I got invited to a coworker's going-away party a few months ago via an e-vite. I mean how rude were that host to use technology to her advantage? What is this world coming to where people use computers? Oh no, I'm writing this on a computer. Maybe I should write it on paper and mail it in.

Anonymous said...

Last time I checked, pretty much everything that is associated with a wedding, with the exception of a bachelor's party (assuming the girl lets him have one), is about the girl. So why can't the proposal be about the guy? He's the one forking over the money for the ring, why shouldn't he give it to her the way he wants to do it?

Anonymous said...

I'm really jealous of this blog. If I could get paid for repeating other people's conversations and talking about my cat, I'd be rich!

Anonymous said...

Okay, I'll say it.

She's been with the guy for 10 years and put up with his on-again-off-againess. If she's been with him that long, then she's well aware of him being a little self-absorbed.

I say that to say this: She knows what she's getting into and if she's that invested, she should just be happy he proposed. She could always give him the ring back and buy her own damn champagne.
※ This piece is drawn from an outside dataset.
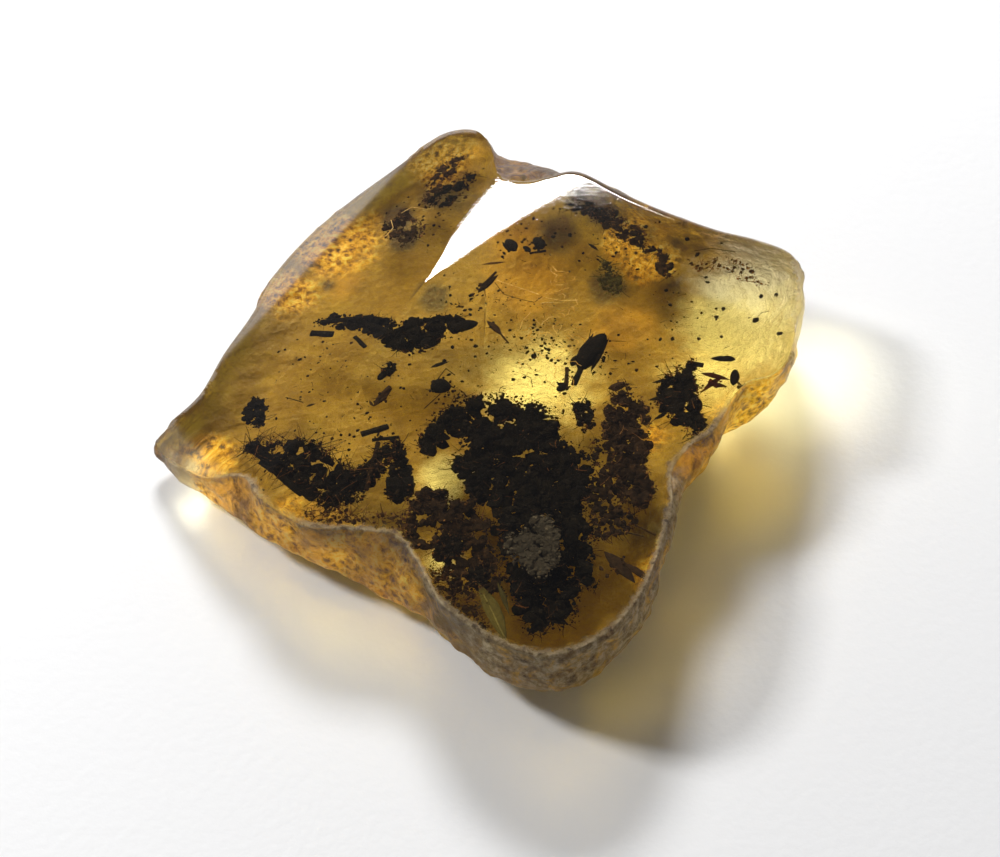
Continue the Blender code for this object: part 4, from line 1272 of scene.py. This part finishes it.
# Each cloud: x and y in mm, radius, and number of specks.
SPECK_CLOUDS = (
    (3.6, 2.2, 2.4, 260), (0.5, 5.5, 3.0, 130), (7.5, 0.5, 1.8, 90), (-8.0, -2.5, 4.5, 120),
    (-10.5, 2.0, 2.5, 50), (3.0, 12.0, 3.0, 90), (12.5, 4.0, 3.5, 80), (-2.0, -1.5, 1.8, 80),
    (-11.0, -6.5, 2.6, 110), (4.2, -3.6, 1.4, 70), (8.5, 11.5, 3.0, 110), (-3.0, 14.0, 3.0, 90),
)
for x, y, radius, count in SPECK_CLOUDS:
    spots = np.array((x, y)) + rng.normal(0, radius / 1.8, (count, 2))
    levels = rng.uniform(-1.0, 1.0, count)
    heap.scatter(crumbs, lifted(spots, levels), 0.06 + 0.26 * rng.uniform(0, 1, count) ** 3, 0.7, 0.5,
                 rng.uniform(0.05, 0.6, count))
    few = max(4, count // 7)
    headings = rng.uniform(0, FULL_TURN, few)
    heap.strands(lifted(spots[:few], levels[:few]), headings, rng.uniform(0.2, 0.6, few),
                 rng.uniform(0.03, 0.06, few), rng.uniform(0.1, 0.6, few))
heap.laid(PIN, (8.0, 2.2), (9.4, 2.1), 0.14, 0.14, 0.1, 0.4)
heap.laid(STICK, (3.0, 10.1), (4.1, 10.3), 0.22, 0.2, 0.3, 0.2)
heap.laid(BLADE, (-0.2, 9.1), (1.5, 9.3), 0.22, 0.15, 0.5, 0.7)
heap.laid(BLADE, (6.9, 11.0), (7.6, 10.3), 0.25, 0.2, 0.0, 0.4)
heap.laid(STICK, (-1.8, 5.6), (-1.3, 5.6), 0.12, 0.12, 0.0, 0.2)
heap.laid(BLADE, (-3.4, 0.4), (-2.2, 0.9), 0.3, 0.2, 0.0, 0.35)
heap.laid(STICK, (-12.4, -1.6), (-11.2, -2.2), 0.08, 0.08, 0.0, 0.3)
heap.laid(BLADE, (-11.0, -2.6), (-10.4, -2.4), 0.2, 0.15, 0.0, 0.1)
heap.thread([(0.7, 7.7), (1.3, 6.6), (2.4, 6.1), (3.3, 5.8), (3.8, 6.3)], 0.05, 0.0, 0.4)
heap.thread([(2.4, -0.3), (3.0, -0.7), (3.1, -1.5)], 0.05, 0.0, 0.4)
heap.thread([(13.9, 10.0), (15.0, 10.2), (16.6, 9.8)], 0.06, 0.0, 0.4)
heap.thread([(17.5, 3.7), (17.9, 4.3), (18.4, 4.4)], 0.05, 0.0, 0.3)
heap.finish("loose_specks", FINISHES["black_debris"], "black_debris")

# %% [markdown]
# Hair-fine cracks near the middle catch the light and shine like gold wire; that shine is a painted glint,
# a bright gold colour on thin threads. Each is a short walk of a few steps that turns a little at random,
# drawn as a thread of thin sticks.

# %% Cracks with a painted gold glint
# Each patch: x and y in mm, half its width and height, and number of cracks.
CRACKED = ((4.1, 2.2, 2.0, 3.2, 46), (3.6, 7.0, 2.2, 1.8, 26))
CRACK_STEP = 0.28

heap = Heap(41)
rng = heap.rng
for x, y, wide, high, count in CRACKED:
    for _ in range(count):
        spot = np.array((x + rng.uniform(-wide, wide), y + rng.uniform(-high, high)))
        heading = rng.uniform(0, FULL_TURN)
        route = [spot]
        for _ in range(rng.integers(2, 5)):
            heading += rng.normal(0, 0.9)
            spot = spot + CRACK_STEP * np.array((math.cos(heading), math.sin(heading)))
            route.append(spot)
        heap.thread(route, 0.035, rng.uniform(-0.4, 0.6), rng.uniform(0.1, 0.8))
for spots in ([(0.8, 7.8), (2.4, 7.0), (3.6, 6.4)], [(4.5, 8.9), (4.8, 8.4), (5.3, 8.4)], [(4.7, 7.2),
    (5.2, 7.2)],
              [(4.0, 6.1), (5.0, 5.8), (6.1, 5.8)], [(3.0, 4.8), (2.5, 4.1), (2.3, 3.3)],
              [(-5.6, 14.8), (-4.9, 15.3), (-4.0, 15.0)], [(-6.6, 12.6), (-6.1, 13.4), (-6.3, 14.2)]):
    heap.thread(spots, 0.05, 0.2, 0.7)
heap.finish("painted_glint_cracks", FINISHES["painted_glint_gold"], None)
I bet these chick will still do to the party...

Anonymous said...

Ok, I guess we all know that men are men and women are women, weddings are all about brides and parties, gifts, and general confusion. Next!

Deirdre McGruder said...

I think Anonymous No. 5, the one who posted at 12:55 p.m. makes a good point. (BTW, if we're gonna have a conversation here, can't we use our names?) Weddings do tend to focus on the bride. But couldn't there be a compromise?

Anonymous said...

Did anyone else read this and not say "Who cares?" at least 200 times??? Get a life.